Вообще это был интересный конкурс. Там очень талантливые участники, и я надеюсь, что они смогут делать карьеру. Это становится все труднее и труднее.
— Почему труднее?
— Музыкантов стало больше, конкуренция возросла. Очень много конкурсов, лауреатов и мало концертов. А еще у меня есть ощущение, что приоритеты сменились: миру уже не так важно, что человек лучше всех играет на фортепиано. Важнее, сколько у него фолловеров в соцсетях, может ли он снимать хорошие видео в TikTok. Вероятно, это такая фаза, а лет через двадцать опять в фокусе окажется качество игры.

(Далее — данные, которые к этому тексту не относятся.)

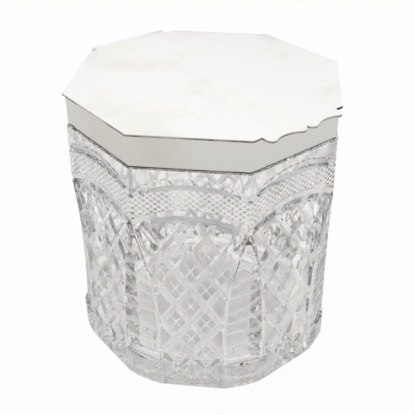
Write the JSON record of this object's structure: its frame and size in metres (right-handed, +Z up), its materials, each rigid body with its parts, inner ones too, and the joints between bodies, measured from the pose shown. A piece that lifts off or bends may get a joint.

— Сначала вы играли в конкурсах сам, потом стали участвовать в жюри и судить других. Ваш взгляд как-то изменился на конкурсные задачи, критерии?
— Когда я участвовал в Конкурсе Чайковского и играл этюд, то думал, что должен играть быстрее, громче всех и совсем без ошибок. Но, когда я оказался в жюри, мне стало ясно, что, если человек в принципе выбрал трудный этюд, это уже свидетельствует об очень хорошей технике пианиста. И там уже не так важно, быстрее других он играет или нет. Главное — чтобы это прозвучало музыкально, красиво, выразительно.
«В России видно, что культура есть»
— Впервые вы побывали в Москве в 1998 году. Сильно ли изменилась она с тех пор?
— Конечно. Но я слишком часто приезжаю в Москву, поэтому мне изменения не так бросаются в глаза. А вот публика осталась такой же. Когда я был в жюри Конкурса Рахманинова, то заметил, что в зале те же лица, что и в прошлые годы! Были даже люди, которые слушали меня еще тогда, на Конкурсе Чайковского!
— Да, российская публика действительно очень предана своим кумирам. А чем она отличается от западной, на ваш взгляд?
— Я только что играл концерт в Петербурге. И обратил внимание, что в зале были представители всех возрастов, даже целые семьи с детьми. На Западе в концертных залах видишь только пожилых, потому что в школе не прививается любовь к музыке. А в России видно, что культура есть, и молодежи она интересна.
— Вы не раз бывали в Москве, Петербурге. Есть у вас какие-то теплые впечатления от конкретных мест в России? Может, куда-то вы хотите еще вернуться?
— Я очень люблю зиму. Когда я был первый раз в Красноярске, там было градусов 30 мороза, а из окна гостиницы были видны горы. И я у всех спрашивал, как мне покататься там на горных лыжах. Никто не знал. Уже только по пути назад в аэропорту я вдруг услышал, как мужики обсуждали лыжные трассы, и понял, что все-таки, значит, это возможно. Поэтому я очень хочу вернуться в Красноярск и наконец прокатиться в горах. А в Москве я люблю плавать в олимпийском бассейне в «Лужниках». Надеюсь, на следующей неделе мне удастся там побывать.
«Сейчас учу чуть меньше 40 языков»
— У вас есть здесь друзья среди музыкантов?
— У меня здесь много друзей. Летом я часто встречался с Денисом Мацуевым, мы оба были в жюри Конкурса Рахманинова. Всегда рад видеть дирижера Юрия Симонова, играю с ним лет тридцать и очень скучаю по нему. Часто мне доводилось выступать с гобоистом и дирижером Алексеем Уткиным, виолончелистом Борисом Андриановым.
— С Мацуевым вы вспоминаете тот Конкурс Чайковского, на котором были конкурентами? Тогда много обсуждали, что публика оказалась недовольна распределением призов: он победил, вам досталось только третье место, хотя симпатии простых слушателей были на вашей стороне, и из-за этого начался скандал.
— Конечно, мы помним про тот конкурс. Но, понимаете, та история случилась уже после, я даже не знал, что произошел такой скандал. А во время самих состязаний ничего такого не было, мы просто играли, потом узнали результат. На наших отношениях это никак не сказалось. Мне смешно, что некоторые люди думают, будто между мной и Денисом Леонидовичем из-за того конкурса есть какая-то напряженность. Нет, наша дружба по-прежнему сильна.
— Мы с вами беседуем по-русски. Пять лет назад вы сказали в интервью, что знаете шесть языков, а учите 30. Как цифры изменились с тех пор?
— Сейчас учу чуть меньше 40. Но говорю по-прежнему на шести, разве что лучше стал знать корейский: был неделю в Корее и теперь почти свободно им владею. В последнее время мне не хочется так много гастролировать, как прежде: у меня четверо детей, и я стремлюсь больше быть дома, с ними.